Educational waters on both sides of the Great Lakes will be churned up by the news of test results which showed that secondary pupils on conventional year-round maths programmes significantly outperformed those receiving shorter blocks of intensive teaching.

Over the past two decades 98 per cent of Ontario’s high schools and 50 per cent of British Columbia’s (and 50 per cent of American high schools) have changed their timetables from the traditional full-year, seven-period a day schedule to one of two forms of “block scheduling”.

The two are either semestered schools - where students take two subjects in the morning and two in the afternoon for five months - or quarterly schools - where they take one subject all morning and one all afternoon for 12 weeks.

The test showed that 71 per cent of Canada’s 13 and 16-year-olds in full-year programmes scored the expected level of 3 (out of 5), but only 55 per cent of those in semestered programmes did.

According to Ken Poitras, who co-ordinates Ashern, Manitoba’s central high school, block scheduling allows teachers and students to get into the subject, without being interrupted by the class bell. “It allows time for more creative teaching.

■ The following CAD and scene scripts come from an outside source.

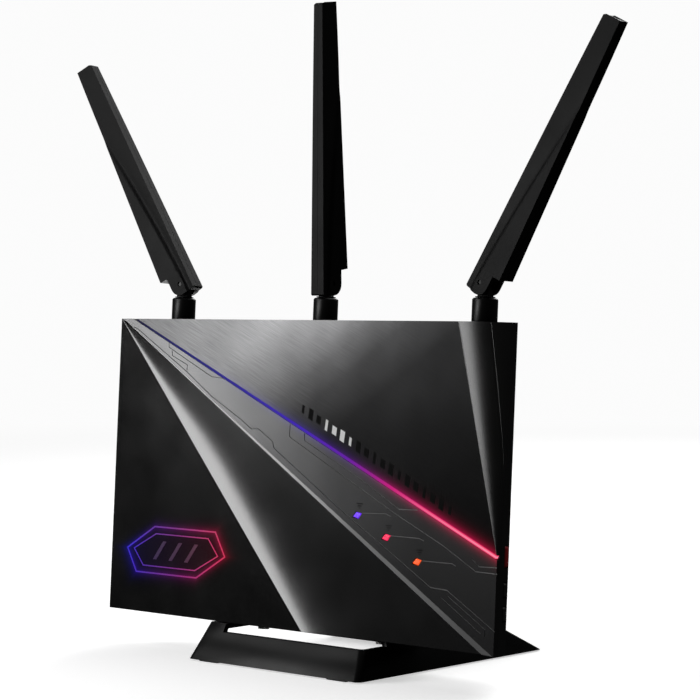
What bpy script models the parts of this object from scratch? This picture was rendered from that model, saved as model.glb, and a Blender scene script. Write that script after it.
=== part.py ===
"""Upright wireless router: slanted slab body on a loop stand, three hinged antennas.

Metres, +Z up, front towards -Y. Body pieces are laid out in a leaning frame:
x along the width, y into the depth, z up the slanted face from its bottom edge.
"""

import math

import bmesh
import bpy
from mathutils import Matrix, Vector

MM = 0.001

# ---- driving dimensions (mm) -------------------------------------------------
BODY_W = 245.0
BODY_H = 145.4
SLAB_T = 8.4
LEAN = math.radians(3.5)
BODY_BOTTOM = 18.0
HOUSING_DEPTH = 36.0
WALL = 2.2
GAP = 0.3

STAND_W = 110.0
STAND_DEPTH = 137.0
STAND_AHEAD = 11.5
STAND_BAR_H = 13.8
STAND_WALL = 3.0
STAND_SIDE_LEAN = 0.30
STAND_FRONT_LEAN = 0.55
STAND_REAR_RUN = 36.0
STAND_POST = 17.0
SADDLE_Y = (14.0, 32.5)
SADDLE_T = 1.9
FOOT_H = 1.0
FOOT_L = 12.0
FOOT_INSET = 14.0

ANT_PITCH = 96.4
ANT_DEPTH = 17.7
ANT_LEN = 133.5
ANT_TILT = math.radians(33.0)
ANT_SWING = math.radians(6.4)
PIVOT_H = 18.2
NUT_D = 11.8
NUT_H = 11.0
BLADE_T0 = 8.8
BLADE_T1 = 5.2
LOBE_R = 5.7
HINGE_CLEAR = 0.55
TONGUE_T = 3.6

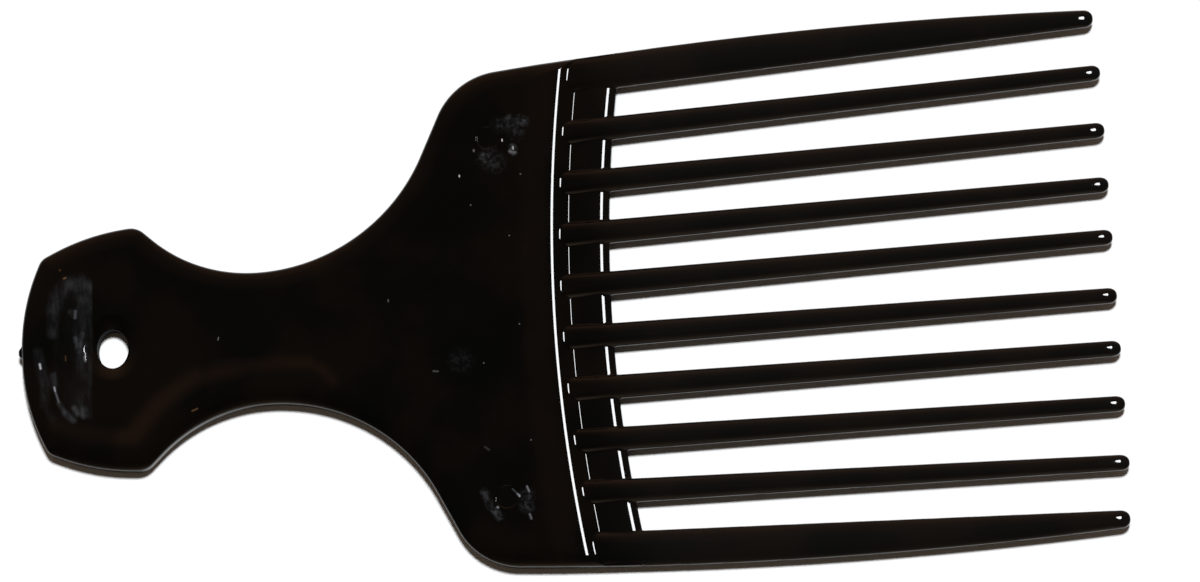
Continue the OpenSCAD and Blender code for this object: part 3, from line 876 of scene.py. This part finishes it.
def surface_marks(graph, place, x, y):
    """Light added by the flow patch, smears, scratches, brown bands, warm glints and dust"""
    speckle = graph.noise(place, SPECKLES_PER_MM, detail=3.0, roughness=0.7)
    speckle = graph.fade(speckle, *SPECKLE_RANGE, *SPECKLE_STRENGTH)
    smears = graph.times(graph.marks(place, SMEARS, SMEAR_SOFTNESS), speckle)
    dull = graph.math("ADD", flow_patch(graph, place, x, y), smears)
    dull = graph.math("MAXIMUM", dull, graph.marks(place, SCRATCHES))
    return graph.added(
        graph.tinted(dull, FLOW_TINT),
        graph.tinted(graph.marks(place, BROWN_BANDS, BAND_SOFTNESS), BAND_TINT),
        graph.tinted(graph.marks(place, WARM_GLINTS), WARM_TINT),
        graph.tinted(graph.marks(place, DUST), DUST_TINT),
    )


def hole_wall(graph, place, z):
    """1 on the hole's wall, 0 elsewhere"""
    from_middle = graph.vector("SUBTRACT", place, (HOLE_X, HOLE_Y, 0))
    turned = graph.length(from_middle, (1 / HOLE_HALF_L, 1 / HOLE_HALF_W, 0))
    return graph.times(graph.fade(turned, *WALL_ENDS, 1.0, 0.0), graph.fade(z, *WALL_TOPS, 1.0, 0.0))


def gloss_plastic():
    graph = Graph("gloss_black_plastic")
    place = graph.place_mm()
    x, y, z = graph.split(place)
    colour = graph.added(moulded_black(graph, place, x), surface_marks(graph, place, x, y))
    wall = hole_wall(graph, place, z)
    polish = graph.fade(graph.noise(place, POLISH_PATCHES_PER_MM), *POLISH_RANGE, *POLISH)
    roughness = graph.math("ADD", polish, graph.times(wall, WALL_ROUGHNESS))
    graph.put(graph.shader.inputs["Base Color"], colour)
    graph.put(graph.shader.inputs["Roughness"], roughness)
    graph.put(graph.shader.inputs["Specular IOR Level"], graph.fade(wall, 0.0, 1.0, GLOSS, WALL_GLOSS))
    graph.shader.inputs["IOR"].default_value = PLASTIC_IOR
    return graph.material


def paper():
    graph = Graph("paper")
    coords = graph.nodes.new("ShaderNodeTexCoord")
    place = graph.vector("SCALE", coords.outputs["Object"], 1 / MM)
    fibre = graph.noise(place, FIBRES_PER_MM, detail=4.0)
    tone = graph.fade(fibre, *FIBRE_RANGE, *PAPER_TONES)
    graph.put(graph.shader.inputs["Base Color"], graph.tinted(tone, (1.0, 1.0, 1.0)))
    graph.shader.inputs["Roughness"].default_value = 1
    graph.shader.inputs["Specular IOR Level"].default_value = 0
    return graph.material


# Stage


def add_floor():
    corners = [(x * FLOOR_HALF, y * FLOOR_HALF, 0) for x, y in ((-1, -1), (1, -1), (1, 1), (-1, 1))]
    mesh = bpy.data.meshes.new("floor")
    mesh.from_pydata(corners, [], [(0, 1, 2, 3)])
    floor = bpy.data.objects.new("floor", mesh)
    bpy.context.scene.collection.objects.link(floor)
    floor.data.materials.append(paper())
    floor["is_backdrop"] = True


def add_sun(name, strength, angle, mirrored):
    """A lamp east and north of overhead. The one that is seen mirrored in the plastic is dim enough to show
    its shape there, the other lights the paper"""
    lamp = bpy.data.lights.new(name, "SUN")
    lamp.energy = strength
    lamp.angle = angle
    lamp.color = LIGHT_COLOUR
    piece = bpy.data.objects.new(name, lamp)
    source = Vector((math.tan(LIGHT_EAST), math.tan(LIGHT_NORTH), 1))
    piece.rotation_euler = source.to_track_quat("Z", "Y").to_euler()
    bpy.context.scene.collection.objects.link(piece)
    piece.visible_glossy = mirrored


def add_world():
    """The room by its place from south to north, and white where the camera looks past the paper"""
    world = bpy.data.worlds.new("studio")
    bpy.context.scene.world = world
    world.use_nodes = True
    nodes, links = world.node_tree.nodes, world.node_tree.links
    background = nodes["Background"]
    background.inputs["Strength"].default_value = 1
    coords = nodes.new("ShaderNodeTexCoord")
    split = nodes.new("ShaderNodeSeparateXYZ")
    from_south = nodes.new("ShaderNodeMapRange")
    from_south.inputs["From Min"].default_value = -1
    ramp = nodes.new("ShaderNodeValToRGB")
    for share, _ in ROOM_LIGHT[1:-1]:
        ramp.color_ramp.elements.new(share)
    for element, (share, colour) in zip(ramp.color_ramp.elements, ROOM_LIGHT):
        element.position = share
        element.color = (*colour, 1)
    path = nodes.new("ShaderNodeLightPath")
    seen = nodes.new("ShaderNodeMix")
    seen.data_type = "RGBA"
    seen.inputs["B"].default_value = BACKDROP
    links.new(coords.outputs["Generated"], split.inputs[0])
    links.new(split.outputs["Y"], from_south.inputs[0])
    links.new(from_south.outputs[0], ramp.inputs[0])
    links.new(path.outputs["Is Camera Ray"], seen.inputs["Factor"])
    links.new(ramp.outputs["Color"], seen.inputs["A"])
    links.new(seen.outputs["Result"], background.inputs["Color"])


def add_camera():
    data = bpy.data.cameras.new("camera")
    data.sensor_fit = "HORIZONTAL"
    data.sensor_width = SENSOR_W
    data.lens = FOCAL_PIXELS * SENSOR_W / IMAGE_W
    data.clip_start, data.clip_end = NEAREST_SEEN, FARTHEST_SEEN
    camera = bpy.data.objects.new("camera", data)
    turned = Matrix.Rotation(-TURN, 3, "Z")
    turned = turned @ Matrix.Rotation(TILT_SIDE, 3, "Y") @ Matrix.Rotation(TILT_BACK, 3, "X")
    place_at = (Vector(AIM) + turned @ Vector((0, 0, DISTANCE))) * MM
    camera.matrix_world = Matrix.Translation(place_at) @ turned.to_4x4()
    bpy.context.scene.collection.objects.link(camera)
    bpy.context.scene.camera = camera


add_camera()
add_world()
add_floor()
add_sun("key", KEY_STRENGTH, KEY_ANGLE, mirrored=False)
add_sun("mirrored_key", MIRRORED_STRENGTH, MIRRORED_ANGLE, mirrored=True)
moulding = build_moulding()
moulding.data.materials.append(gloss_plastic())
bpy.context.scene.view_settings.view_transform = "Standard"

bpy.context.view_layer.update()
low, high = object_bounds()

The old 45-minute per period system made project and co-operative work almost impossible; as soon as students got organised they had to start packing up,” he said.

John Bachmann, president of the Organisation for Quality Education, an Ontario education reform group, agreed that block scheduling is “administratively convenient”. It increased flexibility in staffing, made timetabling elective courses easier, and reduced student stress because they no longer face up to seven final exams a term. Quarterly courses made it easier for students who had failed to catch up and graduate on time.

But he said the test “shows once again that intensive schooling is pedagogically unsound”.

Dr Dennis Raphael of the University of Toronto has been claiming since 1984 that students in semestered schools do less well, after he analysed Ontario’s results in the Second International Maths Survey of that year. While proponents of block scheduling have all but ignored claims like Dr Raphael’s, the evidence is beginning to mount up.

University of British Columbia Professor Reginald Wild’s study of 1997 provincial exams showed that not only do mathematics 12th grade students in semestered programmes score an average 5 per cent less than full-year students (64.6 per cent to 69.4 per cent), but those in quarterly courses score 2 per cent less again.

Professor Wild said: “Data like this puts the lie to the claim that it doesn’t matter if you take maths, say in the first semester of grade 10 and not again for up to 13 months. Proponents of intensive school simply believe they are right, but what they believe - that high-school students can learn as well in compressed courses - is wrong.

“We’ve known for about a century if you space out learning and institute a regimen of repetition, students learn better.”